Abstract

Purpose – This paper aims to examine the recent jurisprudence of the Supreme Court concerning the registration of land as a town or village green (TVG). This area of law has proved contentious over the past decade and shows no sign of relenting. Most recently, in April 2014, the Supreme Court was asked to determine whether use that is pursuant to a statutory right could be qualifying use for the purposes of village green registration, which requires 20 years use “as of right”. Design/methodology/approach – The paper starts by summarising the law relating to the registration of land as a TVG and identifies the current problem that the courts are grappling with, namely the “by right” defence.
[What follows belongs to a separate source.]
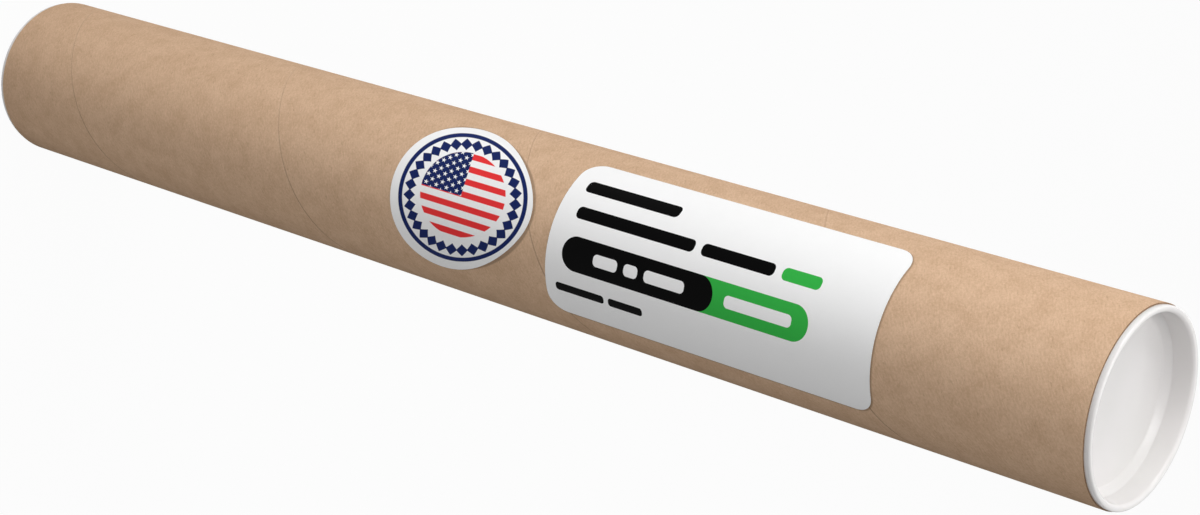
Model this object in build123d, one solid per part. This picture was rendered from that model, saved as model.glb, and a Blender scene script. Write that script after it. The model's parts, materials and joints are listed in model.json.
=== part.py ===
from build123d import *
import math
import os

# A spiral-wound cardboard mailing tube with a push-in plastic cap in each end.
# It stands on its bottom cap: +Z up the tube, the origin under the middle of that cap.
# Lengths are in millimetres. Places round the wall are arc lengths from its front, -Y, towards +X.

# Tube: wound paperboard
tube_length = 647.7
bore_diameter = 76.2
wall = 2.03

# Open joint between the turns of the outer paper ply
ply_lead = 158.5
ply_front_height = 55.6
ply_gap_width = 0.7
ply_gap_depth = 0.22
ply_gap_overcut = 1.0

# Caps: thin moulded cups with a rounded lip that sits on the tube's end
cap_clearance = 0.05
cap_wall = 1.25
cap_floor = 1.6
lip_overhang = 1.5
lip_height = 2.6
lip_outer_round = 0.8
lip_inner_round = 1.5
recess_depth = 12.15
recess_chamfer = 2.8
floor_round = 3.0
arc_step = 45

# Rectangular paper label, measured down from the tube's top end
label_top_inset = 92.9
label_height = 168.0
label_arc = 74.0
label_corner = 9.0
label_side_shift = 1.0

# Oval paper sticker below the label, narrower towards its top
sticker_label_gap = 12.6
sticker_height = 83.7
sticker_arc = 69.3
sticker_taper = 0.33
sticker_side_shift = -0.7
sticker_points = 16
sticker_spans = 4

# Both papers
paper_thickness = 0.15
glue_line = 0.08

bore_radius = bore_diameter / 2
tube_radius = bore_radius + wall
tube_bottom = lip_height
tube_top = tube_bottom + tube_length
label_top = tube_top - label_top_inset
label_bottom = label_top - label_height
paper_inner = tube_radius + glue_line
paper_outer = paper_inner + paper_thickness

os.makedirs("parts", exist_ok=True)


def ply_gap_turn():
    """One turn of the V-shaped gap between the turns of the outer ply, from the wall's front."""
    path = Helix(ply_lead, ply_lead, tube_radius)
    half_mouth = ply_gap_width / 2 * (ply_gap_depth + ply_gap_overcut) / ply_gap_depth
    section = Polyline(
        (tube_radius - ply_gap_depth, 0),
        (tube_radius + ply_gap_overcut, -half_mouth),
        (tube_radius + ply_gap_overcut, half_mouth),
        close=True,
    )
    turn = sweep(Plane.XZ * make_face(section), path, is_frenet=True)
    return Rotation(0, 0, -90) * turn


def tube():
    """The wound wall, open at both ends, with the gap climbing it in one right-handed helix."""
    wall_ring = Circle(tube_radius) - Circle(bore_radius)
    body = Pos(0, 0, tube_bottom) * extrude(wall_ring, tube_length)
    turns_below = math.ceil(ply_front_height / ply_lead)
    first_turn = tube_bottom + ply_front_height - turns_below * ply_lead
    turns = math.ceil((tube_top - first_turn) / ply_lead)
    gap_turn = ply_gap_turn()
    for turn in range(turns):
        body -= Pos(0, 0, first_turn + turn * ply_lead) * gap_turn
    return body


def arc_points(centre_x, centre_z, radius, start, end):
    """Places along an arc of a turned section, both ends included, angles in degrees from +X."""
    steps = math.ceil(abs(end - start) / arc_step)
    angles = [math.radians(start + (end - start) * step / steps) for step in range(steps + 1)]
    return [(centre_x + radius * math.cos(angle), centre_z + radius * math.sin(angle)) for angle in angles]


def cap():
    """A cup that points down into the bore, with its lip's underside at Z = 0."""
    outer = bore_radius - cap_clearance
    inner = outer - cap_wall
    lip_radius = bore_radius + lip_overhang
    floor_top = lip_height - recess_depth
    floor_bottom = floor_top - cap_floor
    lead_in = recess_chamfer + cap_floor - cap_wall * (math.sqrt(2) - 1)
    half_bend = math.tan(math.radians(45 / 2))
    section = [
        (0, floor_bottom),
        (outer - lead_in, floor_bottom),
        (outer, floor_bottom + lead_in),
        (outer, 0),
        (lip_radius, 0),
    ]
    section += arc_points(lip_radius - lip_outer_round, lip_height - lip_outer_round, lip_outer_round, 0, 90)
    section += arc_points(inner + lip_inner_round, lip_height - lip_inner_round, lip_inner_round, 90, 180)
    section.append((inner, floor_top + recess_chamfer))
    floor_edge = inner - recess_chamfer - floor_round * half_bend
    section += arc_points(floor_edge, floor_top + floor_round, floor_round, -45, -90)
    section.append((0, floor_top))
    return revolve(Plane.XZ * make_face(Polyline(*section, close=True)), Axis.Z)


def front_x(arc):
    """Where a place on the wall, given by its arc length from the front, lies across the front view."""
    return tube_radius * math.sin(arc / tube_radius)


def wall_paper(front_view):
    """Paper bent round the wall, cut to an outline drawn as it looks from the front."""
    ring = Circle(paper_outer) - Circle(paper_inner)
    shell = Pos(0, 0, tube_bottom) * extrude(ring, tube_length)
    return shell & extrude(Plane.XZ * front_view, 2 * tube_radius)


def label():
    """The rectangular label, its four corners round on the paper."""
    left = label_side_shift - label_arc / 2
    right = label_side_shift + label_arc / 2
    left_in = front_x(left + label_corner)
    right_in = front_x(right - label_corner)
    left_reach = left_in - front_x(left)
    right_reach = front_x(right) - right_in
    high_in = label_top - label_corner
    low_in = label_bottom + label_corner
    corner_centres = [(right_in, high_in), (left_in, high_in), (left_in, low_in), (right_in, low_in)]
    reaches = [right_reach, left_reach, left_reach, right_reach]
    quarter = 90
    corners = []
    for i in range(len(corner_centres)):
        arc = EllipticalCenterArc(corner_centres[i], reaches[i], label_corner, i * quarter, arc_size=quarter)
        corners.append(arc)
    sides = [Line(corners[i - 1] @ 1, corners[i] @ 0) for i in range(len(corners))]
    return wall_paper(make_face(Curve() + corners + sides))


def sticker():
    """The oval sticker, its outline one smooth curve cut into equal spans."""
    middle = label_bottom - sticker_label_gap - sticker_height / 2
    outline = []
    for step in range(sticker_points):
        turn = 2 * math.pi * step / sticker_points
        half_width = sticker_arc / 2 * (1 - sticker_taper * math.sin(turn))
        across = front_x(sticker_side_shift + half_width * math.cos(turn))
        outline.append((across, middle + sticker_height / 2 * math.sin(turn)))
    oval = Spline(*outline, periodic=True)
    spans = [oval.trim(i / sticker_spans, (i + 1) / sticker_spans) for i in range(sticker_spans)]
    return wall_paper(make_face(spans))


top_cap = Pos(0, 0, tube_top) * cap()
bottom_cap = Pos(0, 0, tube_bottom) * (Rotation(180, 0, 0) * cap())

export_step(tube(), "parts/tube.step")
export_step(top_cap, "parts/top_cap.step")
export_step(bottom_cap, "parts/bottom_cap.step")
export_step(label(), "parts/label.step")
export_step(sticker(), "parts/sticker.step")
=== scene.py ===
import json
import math

import bmesh
import bpy
from mathutils import Matrix, Vector

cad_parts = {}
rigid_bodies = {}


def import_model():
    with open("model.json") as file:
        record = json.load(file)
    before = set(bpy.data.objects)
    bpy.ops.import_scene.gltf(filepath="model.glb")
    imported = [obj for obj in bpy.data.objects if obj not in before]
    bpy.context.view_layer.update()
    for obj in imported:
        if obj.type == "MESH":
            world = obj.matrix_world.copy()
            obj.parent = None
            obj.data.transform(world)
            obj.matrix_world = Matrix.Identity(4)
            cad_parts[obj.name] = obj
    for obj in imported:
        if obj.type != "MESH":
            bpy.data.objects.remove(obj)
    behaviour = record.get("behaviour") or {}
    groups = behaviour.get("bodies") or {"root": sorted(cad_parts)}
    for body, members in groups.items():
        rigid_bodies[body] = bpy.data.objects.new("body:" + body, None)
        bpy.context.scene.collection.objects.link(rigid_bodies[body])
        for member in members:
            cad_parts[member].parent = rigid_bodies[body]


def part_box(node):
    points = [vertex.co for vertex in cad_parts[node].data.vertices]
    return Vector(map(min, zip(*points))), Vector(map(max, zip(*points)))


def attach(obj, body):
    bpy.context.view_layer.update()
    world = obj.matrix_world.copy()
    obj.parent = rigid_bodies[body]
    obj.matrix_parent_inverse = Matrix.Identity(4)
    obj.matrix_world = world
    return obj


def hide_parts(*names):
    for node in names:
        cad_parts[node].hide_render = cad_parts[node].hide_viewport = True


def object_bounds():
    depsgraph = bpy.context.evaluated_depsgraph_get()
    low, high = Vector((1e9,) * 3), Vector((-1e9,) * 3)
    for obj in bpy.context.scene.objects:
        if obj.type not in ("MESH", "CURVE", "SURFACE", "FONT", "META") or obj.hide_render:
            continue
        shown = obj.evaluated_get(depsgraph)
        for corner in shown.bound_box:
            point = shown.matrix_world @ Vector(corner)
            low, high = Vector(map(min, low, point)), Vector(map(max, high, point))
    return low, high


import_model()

cadLow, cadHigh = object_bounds()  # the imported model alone, before any piece is added
fullTurn = 2 * math.pi
touching = 1e-6  # metres: points closer together than this are one


# Modelling helpers

def dropSelection():
    for thing in bpy.context.scene.objects:
        thing.select_set(False)


def choosePiece(piece):
    dropSelection()
    piece.select_set(True)
    bpy.context.view_layer.objects.active = piece


def editPiece(piece):
    choosePiece(piece)
    bpy.ops.object.mode_set(mode="EDIT")
    bpy.ops.mesh.select_all(action="DESELECT")


def leaveEditing():
    bpy.ops.object.mode_set(mode="OBJECT")


def pick(kind, test):
    # selects the vertices, edges or faces that pass the test, and drops the rest
    mesh = bpy.context.edit_object.data
    bpy.ops.mesh.select_mode(type=kind)
    shape = bmesh.from_edit_mesh(mesh)
    for part in {"VERT": shape.verts, "EDGE": shape.edges, "FACE": shape.faces}[kind]:
        part.select_set(bool(test(part)))
    shape.select_flush_mode()
    bmesh.update_edit_mesh(mesh)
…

After analysing the two leading authorities in relation to this point, the paper makes a judgment on the operation and conceptual underpinning of the “by right” defence. Findings – The paper concludes that the “by right” defence in the context of village green registration is a functioning concept that prevents the registration of land as a town and village green whenever the use relied upon is indulged in pursuant to a statutory right. Furthermore, the defence should also be construed with the pre-existing test for use “as of right” rather than being recognised as an additional limb to this test. Originality/value – The value of this paper is that it seeks to clarify an area of planning and property law that is fraught with conceptual uncertainty, and seeks to re-align the law of town and village greens with its prescriptive underpinnings.